Written instruction →
From the listing below, pick out each line with the word "into".

Data excerpts →
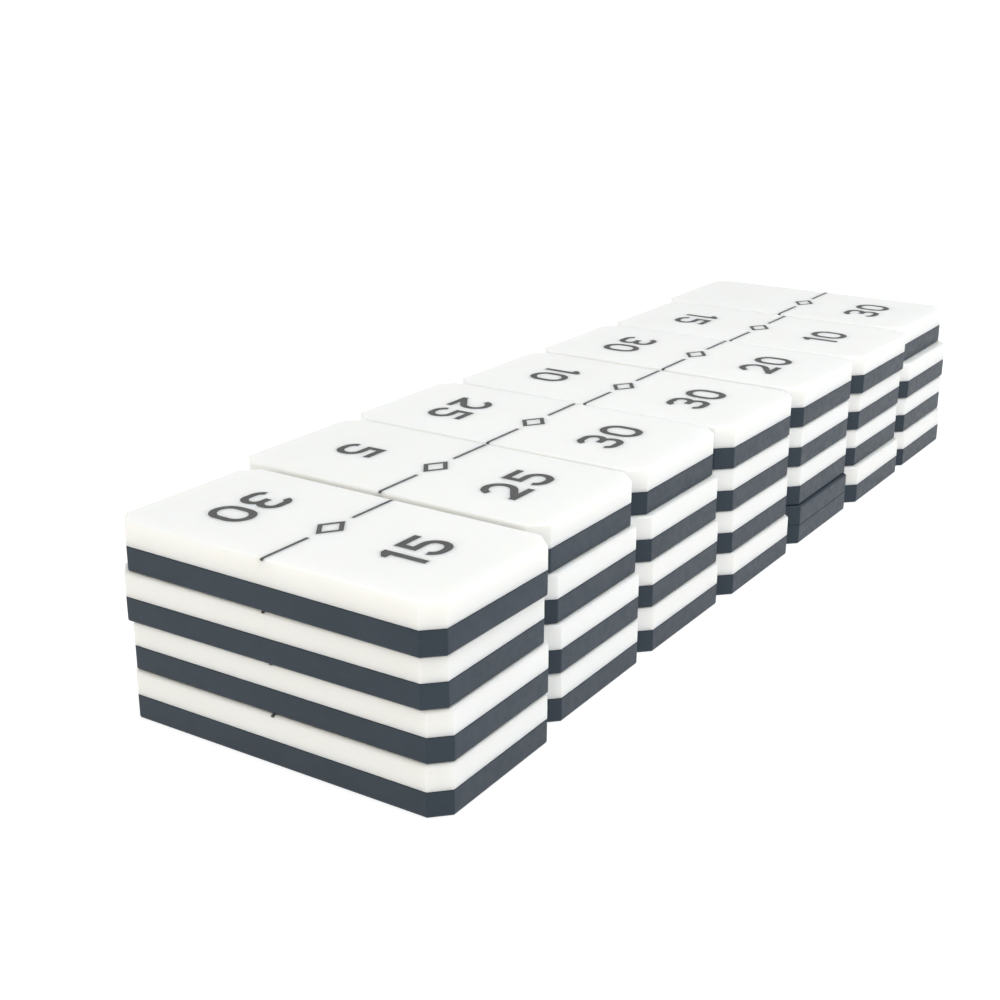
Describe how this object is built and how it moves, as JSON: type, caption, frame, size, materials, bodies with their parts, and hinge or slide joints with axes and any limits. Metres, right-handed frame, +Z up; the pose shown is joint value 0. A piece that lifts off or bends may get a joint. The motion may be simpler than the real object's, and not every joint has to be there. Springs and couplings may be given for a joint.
{
  "type": "number domino set",
  "caption": "Two-ply rectangular dominoes with chamfered corners and engraved numbers, stacked in piles side by side in one row.",
  "frame": {"origin": "middle of the nominal row at table level, on the underside of the middle pile's bottom tile", "axes": "+X along the row of piles, +Y along the length of each tile towards its upper number, +Z up from the table"},
  "size_m": [0.1721, 0.0515, 0.026],
  "materials": {
    "light_plastic": "smooth satin, warm white",
    "dark_plastic": "smooth satin, dark blue grey",
    "engraving_paint": "matt dark grey paint wiped into the engraving",
    "light_paint": "matt pale grey paint in the double blank's engraving"
  },
  "bodies": {
    "domino_30_15": {"domino_30_15_face": "light_plastic", "domino_30_15_base": "dark_plastic"},
    "domino_5_20": {"domino_5_20_face": "light_plastic", "domino_5_20_base": "dark_plastic"},
    "domino_10_10": {"domino_10_10_face": "light_plastic", "domino_10_10_base": "dark_plastic"},
    "domino_blank_25": {"domino_blank_25_face": "light_plastic", "domino_blank_25_base": "dark_plastic"},
    "domino_5_25": {"domino_5_25_face": "light_plastic", "domino_5_25_base": "dark_plastic"},
    "domino_blank_15": {"domino_blank_15_face": "light_plastic", "domino_blank_15_base": "dark_plastic"},
    "domino_20_20": {"domino_20_20_face": "light_plastic", "domino_20_20_base": "dark_plastic"},
    "domino_10_25": {"domino_10_25_face": "light_plastic", "domino_10_25_base": "dark_plastic"},
    "domino_25_30": {"domino_25_30_face": "light_plastic", "domino_25_30_base": "dark_plastic"},
    "domino_10_20": {"domino_10_20_face": "light_plastic", "domino_10_20_base": "dark_plastic"},
    "domino_blank_5": {"domino_blank_5_face": "light_plastic", "domino_blank_5_base": "dark_plastic"},
    "domino_15_15": {"domino_15_15_face": "light_plastic", "domino_15_15_base": "dark_plastic"},
    "domino_10_30": {"domino_10_30_face": "light_plastic", "domino_10_30_base": "dark_plastic"},
    "domino_25_25": {"domino_25_25_face": "light_plastic", "domino_25_25_base": "dark_plastic"},
    "domino_5_15": {"domino_5_15_face": "light_plastic", "domino_5_15_base": "dark_plastic"},
    "domino_blank_20": {"domino_blank_20_face": "light_plastic", "domino_blank_20_base": "dark_plastic"},
    "domino_30_20": {"domino_30_20_face": "light_plastic", "domino_30_20_base": "dark_plastic"},
    "domino_5_10": {"domino_5_10_face": "light_plastic", "domino_5_10_base": "dark_plastic"},
    "domino_15_25": {"domino_15_25_face": "light_plastic", "domino_15_25_base": "dark_plastic"},
    "domino_blank_blank": {"domino_blank_blank_face": "dark_plastic", "domino_blank_blank_base": "dark_plastic"},
    "domino_15_10": {"domino_15_10_face": "light_plastic", "domino_15_10_base": "dark_plastic"},
    "domino_20_25": {"domino_20_25_face": "light_plastic", "domino_20_25_base": "dark_plastic"},
    "domino_5_5": {"domino_5_5_face": "light_plastic", "domino_5_5_base": "dark_plastic"},
    "domino_30_30": {"domino_30_30_face": "light_plastic", "domino_30_30_base": "dark_plastic"},
    "domino_blank_30": {"domino_blank_30_face": "light_plastic", "domino_blank_30_base": "dark_plastic"},
    "domino_15_20": {"domino_15_20_face": "light_plastic", "domino_15_20_base": "dark_plastic"},
    "domino_5_30": {"domino_5_30_face": "light_plastic", "domino_5_30_base": "dark_plastic"},
    "domino_blank_10": {"domino_blank_10_face": "light_plastic", "domino_blank_10_base": "dark_plastic"}
  },
  "joints": [
    {"name": "slide_blank_25", "type": "slide", "parent": "domino_blank_20", "child": "domino_blank_25", "axis": [0, 1, 0], "range_m": [-0.06, 0.06]},
    {"name": "lift_10_10", "type": "slide", "parent": "domino_blank_25", "child": "domino_10_10", "axis": [0, 0, 1], "range_m": [0, 0.04]},
    {"name": "lift_5_20", "type": "slide", "parent": "domino_10_10", "child": "domino_5_20", "axis": [0, 0, 1], "range_m": [0, 0.04]},
    {"name": "lift_30_15", "type": "slide", "parent": "domino_5_20", "child": "domino_30_15", "axis": [0, 0, 1], "range_m": [0, 0.04]},
    {"name": "slide_10_25", "type": "slide", "parent": "domino_blank_20", "child": "domino_10_25", "axis": [0, 1, 0], "range_m": [-0.06, 0.06]},
    {"name": "lift_20_20", "type": "slide", "parent": "domino_10_25", "child": "domino_20_20", "axis": [0, 0, 1], "range_m": [0, 0.04]},
    {"name": "lift_blank_15", "type": "slide", "parent": "domino_20_20", "child": "domino_blank_15", "axis": [0, 0, 1], "range_m": [0, 0.04]},
    {"name": "lift_5_25", "type": "slide", "parent": "domino_blank_15", "child": "domino_5_25", "axis": [0, 0, 1], "range_m": [0, 0.04]},
    {"name": "slide_15_15", "type": "slide", "parent": "domino_blank_20", "child": "domino_15_15", "axis": [0, 1, 0], "range_m": [-0.06, 0.06]},
    {"name": "lift_blank_5", "type": "slide", "parent": "domino_15_15", "child": "domino_blank_5", "axis": [0, 0, 1], "range_m": [0, 0.04]},
    {"name": "lift_10_20", "type": "slide", "parent": "domino_blank_5", "child": "domino_10_20", "axis": [0, 0, 1], "range_m": [0, 0.04]},
    {"name": "lift_25_30", "type": "slide", "parent": "domino_10_20", "child": "domino_25_30", "axis": [0, 0, 1], "range_m": [0, 0.04]},
    {"name": "lift_5_15", "type": "slide", "parent": "domino_blank_20", "child": "domino_5_15", "axis": [0, 0, 1], "range_m": [0, 0.04]},
    {"name": "lift_25_25", "type": "slide", "parent": "domino_5_15", "child": "domino_25_25", "axis": [0, 0, 1], "range_m": [0, 0.04]},
    {"name": "lift_10_30", "type": "slide", "parent": "domino_25_25", "child": "domino_10_30", "axis": [0, 0, 1], "range_m": [0, 0.04]},
    {"name": "slide_blank_blank", "type": "slide", "parent": "domino_blank_20", "child": "domino_blank_blank", "axis": [0, 1, 0], "range_m": [-0.06, 0.06]},
    {"name": "lift_15_25", "type": "slide", "parent": "domino_blank_blank", "child": "domino_15_25", "axis": [0, 0, 1], "range_m": [0, 0.04]},
    {"name": "lift_5_10", "type": "slide", "parent": "domino_15_25", "child": "domino_5_10", "axis": [0, 0, 1], "range_m": [0, 0.04]},
    {"name": "lift_30_20", "type": "slide", "parent": "domino_5_10", "child": "domino_30_20", "axis": [0, 0, 1], "range_m": [0, 0.04]},
    {"name": "slide_30_30", "type": "slide", "parent": "domino_blank_20", "child": "domino_30_30", "axis": [0, 1, 0], "range_m": [-0.06, 0.06]},
    {"name": "lift_5_5", "type": "slide", "parent": "domino_30_30", "child": "domino_5_5", "axis": [0, 0, 1], "range_m": [0, 0.04]},
    {"name": "lift_20_25", "type": "slide", "parent": "domino_5_5", "child": "domino_20_25", "axis": [0, 0, 1], "range_m": [0, 0.04]},
    {"name": "lift_15_10", "type": "slide", "parent": "domino_20_25", "child": "domino_15_10", "axis": [0, 0, 1], "range_m": [0, 0.04]},
    {"name": "slide_blank_10", "type": "slide", "parent": "domino_blank_20", "child": "domino_blank_10", "axis": [0, 1, 0], "range_m": [-0.06, 0.06]},
    {"name": "lift_5_30", "type": "slide", "parent": "domino_blank_10", "child": "domino_5_30", "axis": [0, 0, 1], "range_m": [0, 0.04]},
    {"name": "lift_15_20", "type": "slide", "parent": "domino_5_30", "child": "domino_15_20", "axis": [0, 0, 1], "range_m": [0, 0.04]},
    {"name": "lift_blank_30", "type": "slide", "parent": "domino_15_20", "child": "domino_blank_30", "axis": [0, 0, 1], "range_m": [0, 0.04]}
  ]
}
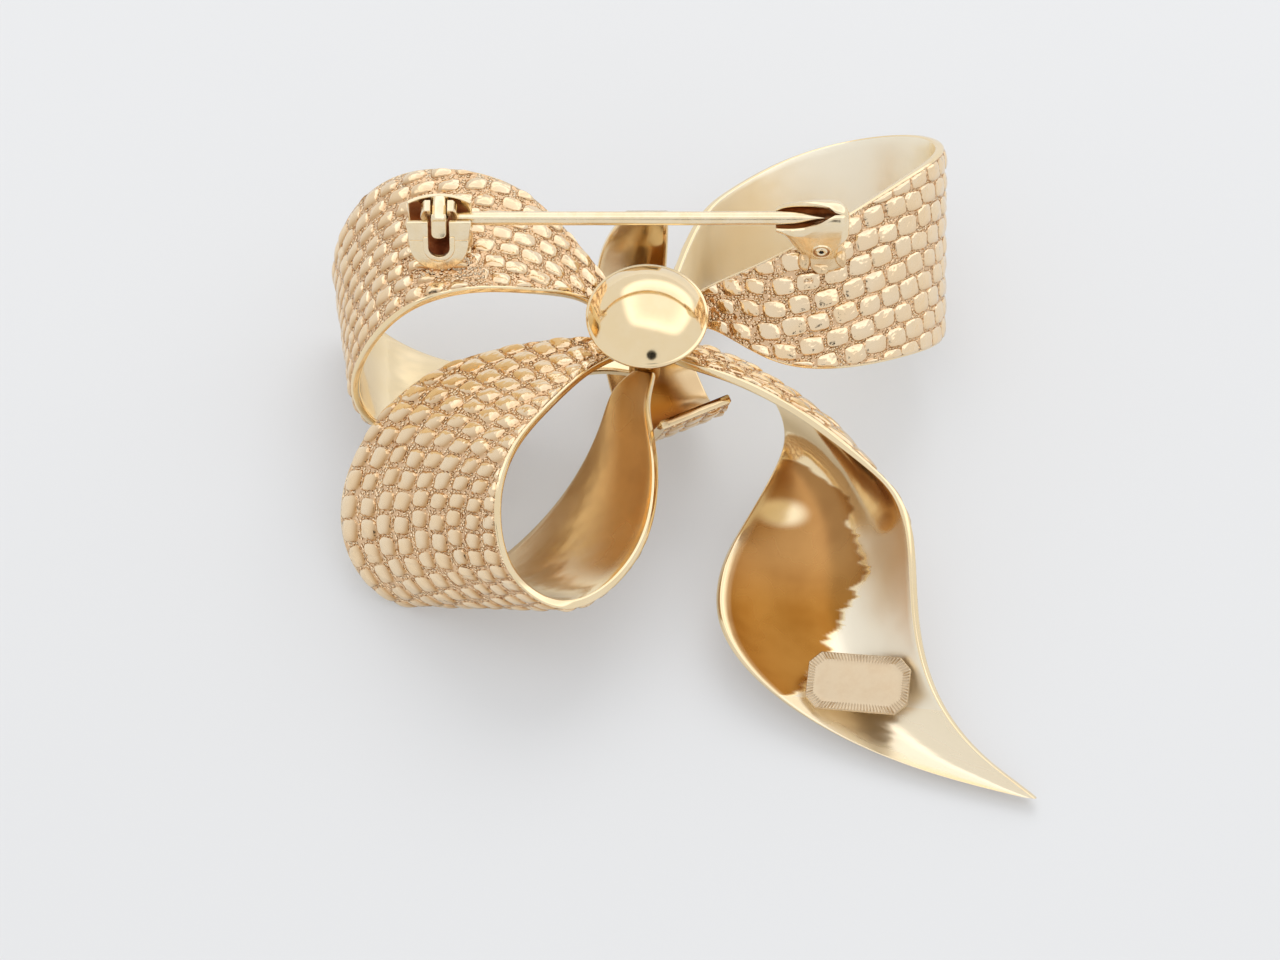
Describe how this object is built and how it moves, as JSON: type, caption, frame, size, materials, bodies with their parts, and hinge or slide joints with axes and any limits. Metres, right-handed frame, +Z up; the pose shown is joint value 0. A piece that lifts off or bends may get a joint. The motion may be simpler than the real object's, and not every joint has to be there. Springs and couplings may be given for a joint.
{
  "type": "bow brooch",
  "caption": "Bow-shaped brooch of scaled metal ribbons with a domed back cap, hinged pin, open catch and a bare maker's plate, lying face down.",
  "frame": {"origin": "middle of the outline's box, on the surface that the brooch lies on face down", "axes": "+X along the pin from its hinge to its point, +Y toward the side of the bow that the pin is on, +Z up out of the brooch's back"},
  "size_m": [0.0568, 0.058, 0.0231],
  "materials": {
    "textured_gold": "polished",
    "cap_gold": "polished",
    "findings_gold": "polished",
    "plate_gold": "satin"
  },
  "bodies": {
    "bow": {"upper_left_loop": "textured_gold", "lower_left_loop": "textured_gold", "right_loop": "textured_gold", "tail": "textured_gold", "knot_band": "textured_gold", "back_cap": "cap_gold", "pin_joint": "findings_gold", "catch": "findings_gold", "maker_plate": "plate_gold"},
    "pin": {"pin_stem": "findings_gold"}
  },
  "joints": [
    {"name": "pin_hinge", "type": "hinge", "parent": "bow", "child": "pin", "pos_m": [-0.01862, 0.01201, 0.02218], "axis": [0, -1, 0], "range_deg": [0, 80]}
  ]
}
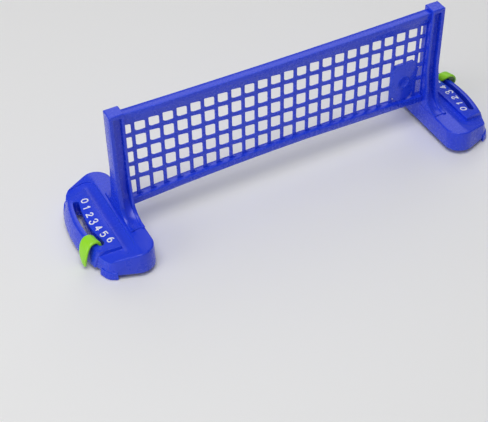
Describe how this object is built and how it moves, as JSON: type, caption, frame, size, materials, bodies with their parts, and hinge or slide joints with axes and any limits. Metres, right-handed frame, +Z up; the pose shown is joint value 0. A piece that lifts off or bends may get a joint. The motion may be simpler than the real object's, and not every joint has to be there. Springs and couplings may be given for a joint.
{
  "type": "table tennis net",
  "caption": "Free-standing toy table tennis net: a moulded net panel between two posts on hollow bases, each base with a score scale and a sliding score marker.",
  "frame": {"origin": "on the table the net stands on, midway between the posts", "axes": "+X along the net, +Y across it, +Z up"},
  "size_m": [0.3326, 0.0966, 0.1041],
  "materials": {
    "blue_plastic": "glossy moulded",
    "green_plastic": "glossy moulded",
    "white_print": "foil print"
  },
  "bodies": {
    "net": {"net_panel": "blue_plastic", "post_left": "blue_plastic", "post_right": "blue_plastic", "base_left": "blue_plastic", "base_right": "blue_plastic", "numerals_left": "white_print", "numerals_right": "white_print"},
    "slider_left": {"slider_left": "green_plastic"},
    "slider_right": {"slider_right": "green_plastic"}
  },
  "joints": [
    {"name": "score_left", "type": "hinge", "parent": "net", "child": "slider_left", "pos_m": [-0.059, 0, 0.018], "axis": [0, 0, 1], "range_deg": [-22.6, 0]},
    {"name": "score_right", "type": "hinge", "parent": "net", "child": "slider_right", "pos_m": [0.059, 0, 0.018], "axis": [0, 0, 1], "range_deg": [-22.6, 0]}
  ]
}
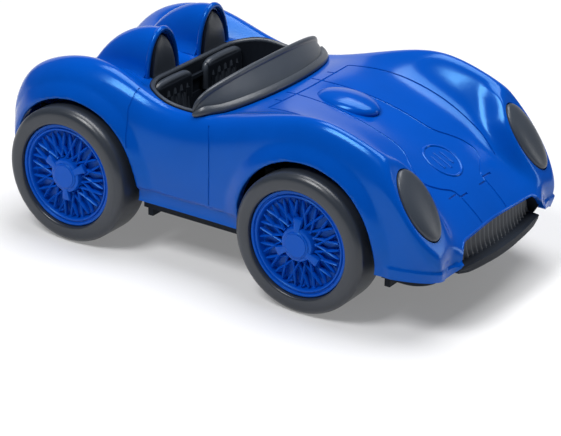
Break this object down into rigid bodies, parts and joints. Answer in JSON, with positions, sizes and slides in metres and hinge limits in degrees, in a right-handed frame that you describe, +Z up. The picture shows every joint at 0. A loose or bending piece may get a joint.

Response for this exercise →
    "engraving_paint": "matt dark grey paint wiped into the engraving",
Break this object down into rigid bodies, parts and joints. Answer in JSON, with positions, sizes and slides in metres and hinge limits in degrees, in a right-handed frame that you describe, +Z up. The picture shows every joint at 0. A loose or bending piece may get a joint.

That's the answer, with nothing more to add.